Elon News Network debuted its first remote show on April 2, with students collaborating across multiple states to serve the Elon community.
While many students are adjusting to online classes, members of Elon News Network are adapting to reporting exclusively online, continuing to serve the Elon community despite being off campus.
A team of 10 students from across seven states put together a remote show for “Elon Local News” on April 2. The 16-minute show is now available on YouTube. Grace Morris ’20, ENN’s news director, explained that the idea for the remote show came from watching newsrooms across the country adapt to restrictions due to COVID-19, also known as the coronavirus.
“As a senior, when I heard we weren’t coming back, I was sad that that meant I did my last ‘ELN’ show without even realizing it,” Morris said. “But putting out this show and working with my team made me really appreciate the time I had in ENN and realize that even if I’ve already had my last in-person show, it’s not my last show by any means.”
The remote show was anchored by sophomores Maeve Ashbrook and Baylor Rodman, and included segments on topics related to the coronavirus.

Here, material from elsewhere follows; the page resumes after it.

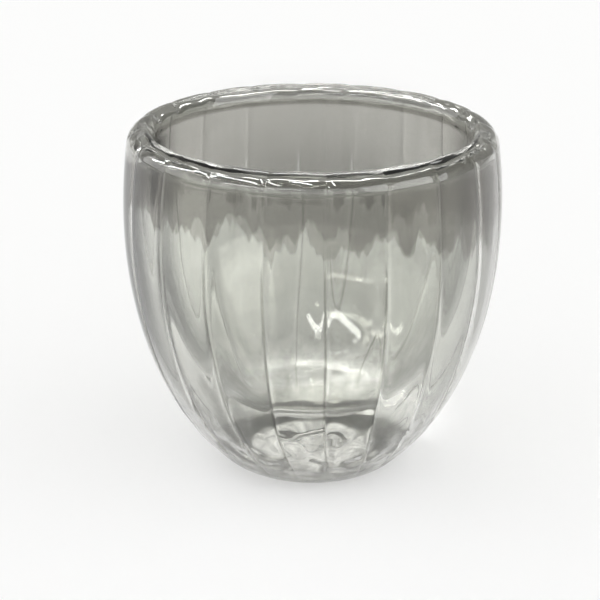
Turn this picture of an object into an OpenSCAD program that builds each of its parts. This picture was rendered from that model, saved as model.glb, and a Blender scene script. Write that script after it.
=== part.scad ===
// Chai glass with two walls: a ribbed outer glass, a smooth bowl inside it that is
// fused to it at a round lip, and a small seal in the vent hole under the base.
// It stands on z = 0, and the Z axis runs up the middle of the bowl.

/* [Body] */
// Width over the widest place of the outer glass
body_w = 88; // [80:0.5:96]
// Height from the table to the top of the lip
body_h = 82.5; // [78:0.5:90]
// Height of the widest place above the table
belly_z = 62.5; // [57:0.5:67]
// Width of the flat ring that the glass stands on
foot_w = 32; // [28:0.5:38]
// Fullness of the outer wall below the widest place, where 2 is an ellipse
wall_power = 2.06; // [1.9:0.02:2.4]

/* [Glass thickness] */
// Outer wall, between two grooves
outer_wall = 1.5; // [1.2:0.1:2.2]
// Wall of the bowl
bowl_wall = 1.4; // [1.1:0.1:2]
// Base of the outer glass over the hollow underneath
base_wall = 2.4; // [1.8:0.1:3.4]
// Bottom of the bowl
bowl_floor = 2; // [1.5:0.1:3]

/* [Lip] */
// Width of the broad shoulder, from the outer wall to the highest line of the lip
lip_shoulder_w = 4.4; // [3.6:0.1:5.4]
// Width of the narrow edge, from the highest line of the lip to the bowl
lip_edge_w = 2.2; // [1.8:0.1:3]
// Height of the lip above the seam
lip_rise = 4.4; // [3.8:0.1:5.2]
// Thickness of the fused glass at the top of the lip
lip_crown = 2; // [1.6:0.1:2.6]

/* [Bowl] */
// Height of the underside of the bowl above the table
bowl_lift = 16; // [13:0.5:21]
// Width of the bowl where its wall meets its flat bottom
bowl_foot_w = 35; // [30:0.5:40]
// Fullness of the bowl, where 2 is an ellipse
bowl_power = 2.2; // [1.9:0.02:2.6]

/* [Ribs] */
// Number of panels round the outer glass, with a groove between each two
rib_count = 20; // [14:1:26]
// Depth of a groove below the panels beside it
rib_depth = 0.5; // [0.2:0.05:0.8]
// Turn of the pattern about the axis, in degrees
rib_turn = 4; // [0:0.5:18]
// Height over which the grooves fade out into the foot
rib_fade_low = 5; // [3:0.5:12]
// Height over which the grooves fade out under the lip
rib_fade_high = 4; // [2:0.5:10]

/* [Vent] */
// Width of the hollow in the underside of the base
punt_w = 20; // [15:0.5:24]
// Depth of that hollow
punt_h = 1.4; // [1.2:0.1:2.4]
// Bore of the vent hole
vent_d = 3; // [2:0.1:4]
// Width of the button that seals the vent hole
button_w = 6; // [5:0.5:10]
// Height of that button
button_h = 0.9; // [0.5:0.1:1.1]
// Gap round the stem of the seal, on each side
stem_gap = 0.05; // [0.03:0.01:0.15]

/* [Hidden] */

// Corner where a wall runs into its flat bottom: how far in and how far up it goes
foot_roll_w = 2.2;
foot_roll_h = 3.2;
bowl_roll_w = 3;
bowl_roll_h = 3.4;

// Slope of the rim of the hollow under the base, and the overrun of every cut
punt_slope = 1.2;
cut_over = 1;
// The foot sits this far inside the panels that it carries, and reaches up into them
foot_inset = 0.05;
foot_lap = 1;

// Fineness of the curves
wall_steps = 20;
wall_crowding = 1.35;
corner_step = 15;
rib_points = 5;
rib_rings = 20;
groove_power = 2;
$fn = 160;

body_r = body_w / 2;
seam_z = body_h - lip_rise;
base_top = punt_h + base_wall;
bowl_top = bowl_lift + bowl_floor;

// The outer glass, and the hollow between the walls
outer_drop = drop_to(foot_w / 2 + foot_roll_w, belly_z, body_r, wall_power);
seam_r = egg_r(seam_z, body_r, outer_drop, wall_power, 1);
hollow_r = body_r - outer_wall;
hollow_drop = outer_drop - outer_wall;
hollow_seam_r = egg_r(seam_z, hollow_r, hollow_drop, wall_power, 1);

// The highest line of the lip
crest_r = seam_r - lip_shoulder_w;

// The bowl, outside and inside
wet_r = crest_r - lip_edge_w;
dry_r = wet_r + bowl_wall;
dry_drop = drop_to(bowl_foot_w / 2, belly_z - bowl_lift, dry_r, bowl_power);
wet_drop = dry_drop - bowl_wall;

function ease(t) = let (c = max(0, min(1, t))) c * c * (3 - 2 * c);

// How far below the belly an egg curve closes if it has radius low_r at depth below it
function drop_to(low_r, depth, half_w, power) =
    depth / pow(1 - pow(low_r / half_w, 2), 1 / power);

// Radius of an egg curve at height z; above the belly it closes in by the share top
function egg_r(z, half_w, drop, power, top) =
    half_w * sqrt(1 - pow((z > belly_z ? top * (z - belly_z) : belly_z - z) / drop, power));

// How far the rounded corner at the bottom of a wall draws it in
function roll_in(rise, roll_w, roll_h) =
    rise < roll_h ? roll_w * (1 - sqrt(1 - pow(1 - rise / roll_h, 2))) : 0;

// Heights above the bottom of a wall, closer together in its corner and low down
function corner_rises(roll_h) = [for (a = [0 : corner_step : 90 - corner_step]) roll_h * (1 - cos(a))];
function wall_rises(roll_h, height) =
    [for (i = [0 : wall_steps]) roll_h + (height - roll_h) * pow(i / wall_steps, wall_crowding)];

// Outline of a wall from its flat bottom at height low up to height high
function wall_line(low, high, half_w, drop, power, top, roll_w, roll_h) =
    [for (rise = concat(corner_rises(roll_h), wall_rises(roll_h, high - low)))
        [egg_r(low + rise, half_w, drop, power, top) - roll_in(rise, roll_w, roll_h), low + rise]];

// Points round an arc over the seam, from one angle to another
function over_seam(mid_r, wide, tall, from, to) =
    [for (i = [0 : wall_steps]) let (a = from + (to - from) * i / wall_steps)
        [mid_r + wide * cos(a), seam_z + tall * sin(a)]];

// Share of the groove depth at a step round the glass, and at height z
function groove_round(step) = pow(1 - sin(180 * (step % rib_points) / rib_points), groove_power);
function groove_up(z) = ease((z - foot_roll_h) / rib_fade_low) * ease((seam_z - z) / rib_fade_high);

// Panels of the outer glass, from the top of the rounded foot to the seam under the lip
module ribbed_body() {
    round_steps = rib_count * rib_points;
    points = [
        for (k = [0 : rib_rings])
            let (z = foot_roll_h + (seam_z - foot_roll_h) * pow(k / rib_rings, wall_crowding))
            let (r = egg_r(z, body_r, outer_drop, wall_power, 1))
            for (i = [0 : round_steps - 1])
                let (a = rib_turn + 360 * i / round_steps)
                let (rr = r - rib_depth * groove_round(i) * groove_up(z))
                [rr * sin(a), -rr * cos(a), z]
    ];
    sides = [
        for (k = [0 : rib_rings - 1])
            for (i = [0 : round_steps - 1])
                let (j = (i + 1) % round_steps, low = k * round_steps, high = low + round_steps)
                for (face = [[low + i, high + i, high + j], [low + i, high + j, low + j]]) face
    ];
    bottom = [for (i = [0 : round_steps - 1]) i];
    top = [for (i = [round_steps - 1 : -1 : 0]) rib_rings * round_steps + i];
    polyhedron(points, concat([bottom, top], sides));
}

// Rounded foot, with the flat ring that the glass stands on
module foot() {
    corner = [
        for (rise = corner_rises(foot_roll_h))
            [egg_r(rise, body_r, outer_drop, wall_power, 1) - roll_in(rise, foot_roll_w, foot_roll_h), rise]
    ];
    neck_r = egg_r(foot_roll_h, body_r, outer_drop, wall_power, 1)
        * cos(180 / (rib_count * rib_points)) - foot_inset;
    rotate_extrude()
        polygon(concat([[0, 0]], corner, [
            [neck_r, foot_roll_h],
            [neck_r, foot_roll_h + foot_lap],
            [0, foot_roll_h + foot_lap]
        ]));
}

// The space between the walls, open at the seam
module wall_hollow() {
    side = wall_line(base_top, seam_z, hollow_r, hollow_drop, wall_power, 1, foot_roll_w, foot_roll_h);
    rotate_extrude()
        polygon(concat([[0, base_top]], side, [
            [hollow_seam_r, seam_z + cut_over],
            [0, seam_z + cut_over]
        ]));
}

module outer_shell() {
    punt_top_w = punt_w - 2 * punt_slope * punt_h;
    color([0.80, 0.84, 0.82, 0.45])
        difference() {
            union() {
                ribbed_body();
                foot();
            }
            wall_hollow();
            translate([0, 0, -cut_over])
                cylinder(d1 = punt_w + 2 * punt_slope * cut_over, d2 = punt_top_w, h = punt_h + cut_over);
            cylinder(d = vent_d, h = base_top + cut_over);
        }
}

module inner_bowl() {
    dry = wall_line(bowl_lift, seam_z, dry_r, dry_drop, bowl_power, 0, bowl_roll_w, bowl_roll_h);
    wet = wall_line(bowl_top, seam_z, wet_r, wet_drop, bowl_power, 0, bowl_roll_w, bowl_roll_h);
    arch = over_seam((dry_r + hollow_seam_r) / 2, (hollow_seam_r - dry_r) / 2, lip_rise - lip_crown, 180, 0);
    shoulder = over_seam(crest_r, lip_shoulder_w, lip_rise, 0, 90);
    edge = over_seam(crest_r, lip_edge_w, lip_rise, 90, 180);
    color([0.86, 0.88, 0.87, 0.45])
        rotate_extrude()
            polygon(concat(
                [[0, bowl_lift]], dry, [for (i = [1 : len(arch) - 1]) arch[i]],
                shoulder, [for (i = [1 : len(edge) - 1]) edge[i]],
                [for (i = [len(wet) - 2 : -1 : 0]) wet[i]], [[0, bowl_top]]
            ));
}

module vent_plug() {
    button = [
        for (a = [0 : corner_step : 90])
            [button_w / 2 * sin(a), punt_h - button_h * cos(a)]
    ];
    stem_r = vent_d / 2 - stem_gap;
    color([0.90, 0.92, 0.90, 0.7])
        rotate_extrude()
            polygon(concat(button, [[stem_r, punt_h], [stem_r, base_top], [0, base_top]]));
}

outer_shell();
inner_bowl();
vent_plug();
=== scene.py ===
import bpy
import bmesh
import math
from mathutils import Matrix, Vector, noise


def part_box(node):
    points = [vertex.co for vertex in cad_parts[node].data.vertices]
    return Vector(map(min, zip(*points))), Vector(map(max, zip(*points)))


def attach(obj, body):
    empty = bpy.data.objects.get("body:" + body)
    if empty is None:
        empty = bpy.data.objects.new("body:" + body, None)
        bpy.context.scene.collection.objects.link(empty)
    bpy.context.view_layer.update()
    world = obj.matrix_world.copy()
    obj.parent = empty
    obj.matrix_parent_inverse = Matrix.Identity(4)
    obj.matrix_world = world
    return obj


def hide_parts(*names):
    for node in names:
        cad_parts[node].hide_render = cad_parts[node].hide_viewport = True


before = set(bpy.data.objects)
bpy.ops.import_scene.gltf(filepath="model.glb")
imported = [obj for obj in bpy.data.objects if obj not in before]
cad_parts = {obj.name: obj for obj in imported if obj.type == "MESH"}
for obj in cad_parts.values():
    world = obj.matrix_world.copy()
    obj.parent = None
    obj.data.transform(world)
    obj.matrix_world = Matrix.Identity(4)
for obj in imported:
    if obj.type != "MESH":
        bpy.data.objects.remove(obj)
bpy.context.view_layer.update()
mm = 0.001

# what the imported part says: the outer glass, the bowl with the lip, and the seal
shellLow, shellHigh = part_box("outer_shell")
bowlLow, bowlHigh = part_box("inner_bowl")
plugLow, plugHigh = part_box("vent_plug")
print("frame loaded")

margin = 0.05 * mm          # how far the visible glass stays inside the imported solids
mergeWithin = 0.002 * mm
axisWidth = 1e-7            # a point this close to the axis lies on it

shell = {
    "radius": (shellHigh[0] - shellLow[0]) / 2 - margin,
    "seam": shellHigh[2],
    "belly": 62.5 * mm,     # height of the widest place
    "footRadius": 16 * mm,
    "power": 2.06,          # fullness of the wall, where 2 is an ellipse
    "wall": 1.5 * mm,
    "base": 2.4 * mm,
    "rollWide": 2.2 * mm,   # the corner where the wall runs into the foot
    "rollHigh": 3.2 * mm,
    "puntRadius": 10 * mm,  # the hollow under the base, and the soft rim round it
    "puntHigh": 1.4 * mm,
    "puntRim": 0.5 * mm,
    "boreRadius": 1.5 * mm,
    "rows": 84,
    "baseRows": 12,
}
ribs = {
    "count": 20,
    "acrossPanel": 20,      # faces across one panel
    "crowd": 0.72,          # how far those faces gather at the grooves
    "turn": math.radians(4),
    "panel": 0.06 * mm,     # how far a panel crowns out over its edges
    "round": 1.5,           # the power of that crown
    "groove": 0.24 * mm,
    "sharp": 5,             # the power of a groove, where more is narrower
    "dryPanel": 1.0,        # share of each on the dry side of the wall
    "dryGroove": 0.1,
    "startShare": 0.6,      # the grooves start this far up the rounded foot
    "fadeLow": 5 * mm,
    "upLip": 2.6 * mm,      # and run this far up onto the lip
    "fadeHigh": 1.4 * mm,
    "swirl": math.radians(9),
    "swirlHigh": 13 * mm,
    "darkAt": -0.02,        # where the painted shade and the painted highlight lie on the two flanks of a groove, in panels from its middle
    "lightAt": 0.035,
    "flank": 0.024,
    "flankFrom": 56 * mm,   # the height where the flanks start to fade
    "flankFade": 10 * mm,
    "flankHigh": 0.12,      # the share of them that is left above that
}
bowl = {
    "wall": 1.4 * mm,
    "floor": 2.0 * mm,
    "lift": bowlLow[2],
    "footRadius": 17.5 * mm,
    "power": 2.2,
    "rollWide": 4.5 * mm,
    "rollHigh": 4.4 * mm,
    "rows": 60,
    "floorRows": 8,
    "floorReach": 0.1 * mm,     # points this little above the floor belong to it
}
lip = {
    "rise": bowlHigh[2] - shellHigh[2] - margin,
    "shoulder": 4.4 * mm,
    "edge": 2.2 * mm,
    "crown": 2.0 * mm,
    "rows": 30,
    "wave": 0.14 * mm,
    "waveSize": 5 * mm,
    "waveSeed": Vector((3, 1, 7)),
    "waveBelow": 2 * mm,    # the waves start this far under the seam
    "waveGrow": 3 * mm,
    "archWave": 0.40 * mm,  # the same waves in the arch between the two walls
    "archGrow": 0.4 * mm,
    "scallop": 0.22 * mm,   # how far the top of the lip dips where a groove ends
    "scallopSharp": 2,
    "knot": 0.22 * mm,      # the pinch at the upper end of a groove
    "knotSharp": 4,
    "knotUp": 3.2 * mm,
    "knotHigh": 0.9 * mm,
}
waves = {
    "wall": 0.05 * mm,
    "bowl": 0.05 * mm,
    "size": 16 * mm,
    "sideStep": 0.1,        # how far the noise of one side of the glass lies from the next one's
    "bias": 0.6,            # leans the waves inwards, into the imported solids
    "footHigh": 6 * mm,     # they grow over this height above the foot
    "low": 0.42 * mm,       # crumpled glass low down, where the mould was coolest
    "lowSize": 3.6 * mm,
    "lowHigh": 26 * mm,
    "flat": 0.10 * mm,      # the bottom of the bowl and the base aren't quite flat
    "flatSize": 7 * mm,
    "flatSeed": 2,
    "flatGrow": 2 * mm,
    "wander": math.radians(0.9),
    "wanderSize": 34 * mm,
}
seal = {
    "radius": (plugHigh[0] - plugLow[0]) / 2,
    "swell": 0.2 * (shell["puntHigh"] - plugLow[2]),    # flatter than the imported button
    "rows": 8,
}
walls = {
    "cornerRows": 6,
    "even": 0.35,           # the share of even rows; the others crowd towards both ends of the wall
}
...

Since Elon University extended online learning to the end of the semester, “ELN” reporters have been busy talking to students about the many changes and challenges they have faced.
Anchoring and reporting from Wichita, Kansas, Ashbrook interviewed Jack Johnson, Student Government Association president, about the abrupt end of his tenure.
“It was a pretty unique (interview) because the end of his term was obviously extremely different from any other executive president’s and, he’s a senior, so he was also generally just sad that his time at Elon was over,” Ashbrook said.
Ashbrook, like many of the reporters, conducted her interview with Johnson over Zoom, a video conferencing platform.
The show’s segments included North Carolina school closures, pet adoption rates increasing in Burlington, and students adjusting to online classes, as well as local businesses reacting to COVID-19 and an Elon student who sold “I miss Elon” spiritwear to benefit Allied Churches of Alamance County.
Sophomore Emery Eisner, who lives outside of Charlotte, said that working on the remote team made her feel like she “was at home at Elon again.” Eisner reported on North Carolina school closures and possible inequity with at-home learning.
“It’s really hard spending so much time away from campus, but coming together as a team and doing what I love again definitely made things easier,” said Eisner, who is also the editor-in-chief of Phi Psi Cli, Elon’s yearbook.
Serving as technical operation manager, Jack Norcross ’21 made sure everyone could communicate during the show and worked on post-production. Norcross said the large amount of content the team highlighted during the newscast was his favorite aspect of the remote show.
“Even though some students may be thousands of miles away from campus, we want to try and make sure they still feel connected to their second home,” Norcross said.
First-year Lauren Singles reported on Elon student Isabella Branham ’20 who created “I Miss Elon” spiritwear and donated 10 percent of the line’s profits to Allied Churches. Singles said that despite missing the camaraderie she enjoys in the newsroom, she was proud of what the team put together.
“For me, getting to continue being a journalist is truly amazing,” Singles said. “Every journalist in the world right now is going through the same things that we are.”
In addition to its remote show, Elon News Network continues to produce content for its website, www.elonnewsnetwork.com. Senior Anton Delgado, managing editor of The Pendulum, ENN’s student newspaper, oversees the online remote coverage.
“It’s been inspiring to see student journalists from all over the country continue to serve the Elon community despite the outbreaks in their hometowns and states,” Delgado said.
Student reporters have covered a variety of topics, including the impact of the coronavirus has had on the census and religious groups on campus, as well as new Elon Poll data about what Americans do and do not know about the pandemic.
While reporting from afar has its challenges, sophomore Mackenzie Wilkes said her experience reporting remotely has been team effort and educational. In addition to reporters, copy editors and photographers are also working to inform the Elon’s surrounding communities.
“Elon News Network informs faculty, staff and students at the university, but we also inform those in the town of Elon and Alamance County,” said Wilkes, who has worked as both an editor and reporter. “Newsrooms across the country are working remotely and just because we’re a student-run news organization doesn’t mean we’re going to stop informing our audience, even if we’re not physically on campus.”
As an ENN copy editor, first-year Thomas Denome works three days a week from his home in California. Denome said this new experience will only make the newsroom and staff stronger.
“As we develop skills that are necessary to overcome this hurdle, like being able to work remotely and being able to collaborate even though we’re so far apart, I think that will go a long way toward making us a more fluid newsroom when we can work together in person again,” Denome said.